一定期間を経て蓋を開けてみて、目標に対する結果が芳しくない場合、マネージャーと握って進めたにも関わらず結果が出ない、という不健全な状況になってしまいます。
マネージャーの目線では、週次のフィードバックで ToDo レベルまで決めにいく際には、どうしても被フィードバック者に近い目線に立って考えるので、達成したい未来像からのバックキャスト目線が弱くなってしまいます。
それ自体は、週次という短期目線では正しい判断ですが、目標の最終ゴール、つまり背景のモチベーションから考えた時に最適でない可能性があります。
そのため、一見うまくマネジメントが回っているような場合でも、「それは目標背景にあるモチベーションの達成にも寄与できているのか?」という視点での促し、問いを、定期的に立てていくキャリブレーションが必要に思います。
「目標が難しすぎます」
設定目標が飛躍的すぎた場合は、どうやっても困難を打破できずスタックしてしまう場合もあると思います。
その際、安易な介入・巻き取り、またはリアサインなどは本人のデモチを招きますし、「失敗」の印象が強まるため、マネージャーとして判断しづらいことがあると思います(もちろん事業上の優先度が極めて高いイシューの場合は、状況説明の上でその判断も必要です)。
とはいえ、明らかに数段階難易度が高いチャレンジを継続することも疲弊を招くため、危険です。
その場合は、「困難は分割せよ」です。
打開困難な課題に直面した際に、どう対処するかの方法論、思考法を理解することは重要です。
いかにして困難な課題を分割するのか、その上で、どこに注目し、どこはやらないと決めるのか、
などの思考の整理を促します。
目標の不確実性が高く、定量的に分割不能なケースもあると思います。
例えば、
xxx ポジションをN人採用
という目標設定があったとして、採用ファネルが不安定だった場合、ロジカルな要素分解が難しいです。
その場合、行動ベースではありますが、Key Action として、考えうる実行可能な打ち手を検討し、その実施量で達成率を考えることも良い手段です。

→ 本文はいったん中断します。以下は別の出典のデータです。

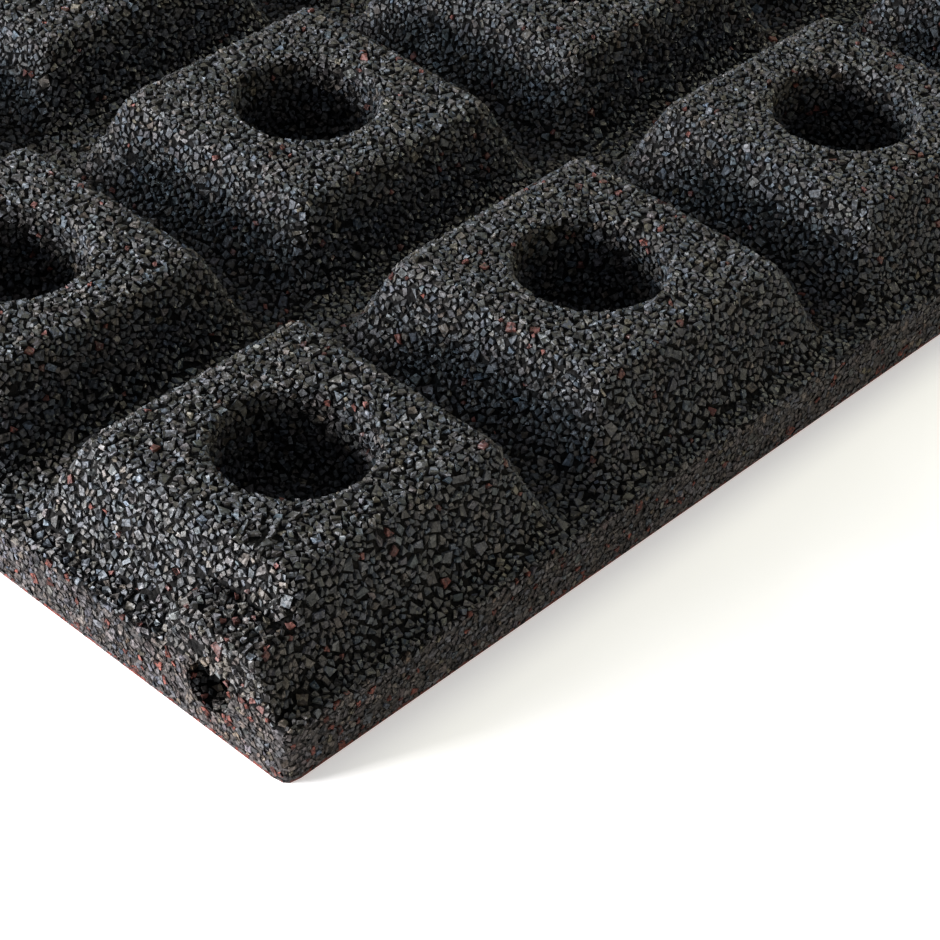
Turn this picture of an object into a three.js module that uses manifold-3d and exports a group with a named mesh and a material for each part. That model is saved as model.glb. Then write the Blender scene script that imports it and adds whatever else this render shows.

合理的な定量分割にこだわりすぎてスタックするよりは、少なくとも実行可能なアクションを決め、実際にアクションする方が事態は進展します。
例
Key Action:未利用の xx という媒体を動かす, スカウトを N件送る, イベント露出を N件する, etc.
… という、困難な状況をどう整理するのか?自体にも価値があります。
整理した上でどう優先度をつけるのか、その上でどこまでの実行を計画するのか?など、得てして分割プロセスには多くの学びの余地があります。
目標は不確実な未来の先行指標
目標設定、およびその達成自体は、不確実な未来の達成確度を上げるための先行指標である、と捉えるのが良いと思います。
概して目標達成したからといって、その背景のモチベーションの達成が確約されるものではありません。
目標設定は、将来の不確実で抽象的な要素を部分的に具体化したものです。そのため、実環境の様々な外因影響を受けます。色々な「もしかしたらこの目標設定になっていたかもしれない世界線」がありえます。
目標達成自体は意義深いですが、背景にある実現したい姿やモチベーション(動機)の達成にどれだけ近づいたか?を常にキャリブレーションする必要があります。
期中の目標進行に困った場合は、この構図に立ち返ると、より良い目標達成のためのキャリブレーションができると思います。
終わりに
① ちょうどこちらの記事を読み、普段意識している「目標背景のモチベーション思考」という点と通じるところがあるなと思い、書きました。合わせてご参照ください。
② 今回は人事評価とは切り離して、自己成長のための目標達成とマネジメントについて書いたものとなります。